# INSTRUCTIONS TO FOLLOW
From the first line of the data below, repeat each line exactly until you reach the line with "toes at Z = 0."; include that line too.

# DATA EXTRACT
———
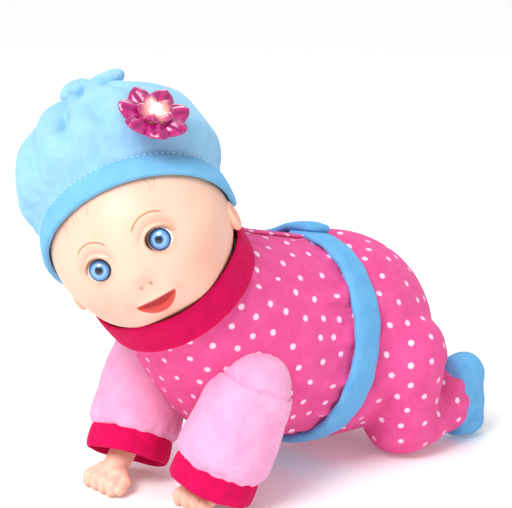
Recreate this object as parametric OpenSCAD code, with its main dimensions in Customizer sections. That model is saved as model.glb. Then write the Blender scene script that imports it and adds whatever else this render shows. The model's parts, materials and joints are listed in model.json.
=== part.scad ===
// Crawling baby doll: a plastic drive case with swinging arms and legs inside padded clothes,
// and a hollow head that turns on a slanted neck post.
// The doll faces -Y, its left side is +X, and it stands on its hands, knees and toes at Z = 0.

/* [Trunk] */
// Height of the waist centre above the floor
waist_z = 85; // [84:0.5:87]
// Downward slope of the trunk from the neck to the seat, degrees
trunk_tilt = 11; // [10:0.5:12]
// Radius of the padded waist
waist_r = 67; // [66:0.5:68]
// Thickness of the jacket and trouser fabric
cloth_t = 2.2; // [1.8:0.1:2.6]

/* [Drive case] */
// Width of the plastic case
case_w = 62; // [61:0.5:63]
// Height of the plastic case
case_h = 70; // [69:0.5:71]
// Wall of the plastic case
case_wall = 2.4; // [2.2:0.1:2.6]

/* [Head] */
// Outer radius of the head
head_r = 56; // [55:0.5:56.5]
// Wall of the vinyl head
head_wall = 3; // [2.5:0.5:4]
// Turn of the head to its left at rest, degrees
head_turn = 51; // [45:1:55]
// Rise of the neck axis above level, degrees
neck_rise = 52; // [51:0.5:53]
// Radius of the neck post
neck_post_r = 12; // [11:0.5:13]

/* [Limbs] */
// Distance from the middle plane to the centre of the sleeve at the shoulder
shoulder_x = 50; // [49:0.5:51]
// Height of the shoulder shafts
shoulder_z = 78; // [77.5:0.5:78.5]
// Height of the hip shafts
hip_z = 74; // [73.5:0.5:74.5]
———
# CORRECT OUTPUT
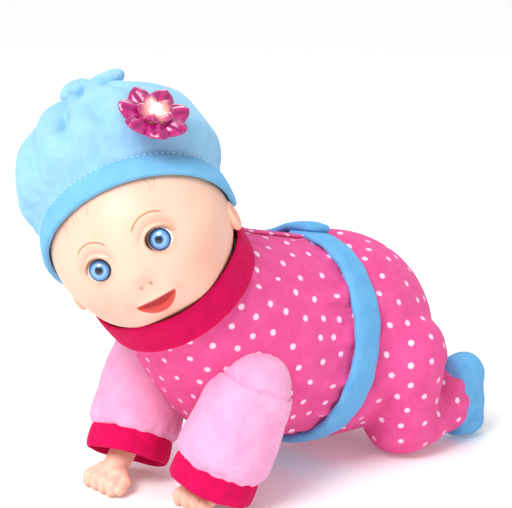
Recreate this object as parametric OpenSCAD code, with its main dimensions in Customizer sections. That model is saved as model.glb. Then write the Blender scene script that imports it and adds whatever else this render shows. The model's parts, materials and joints are listed in model.json.
=== part.scad ===
// Crawling baby doll: a plastic drive case with swinging arms and legs inside padded clothes,
// and a hollow head that turns on a slanted neck post.
// The doll faces -Y, its left side is +X, and it stands on its hands, knees and toes at Z = 0.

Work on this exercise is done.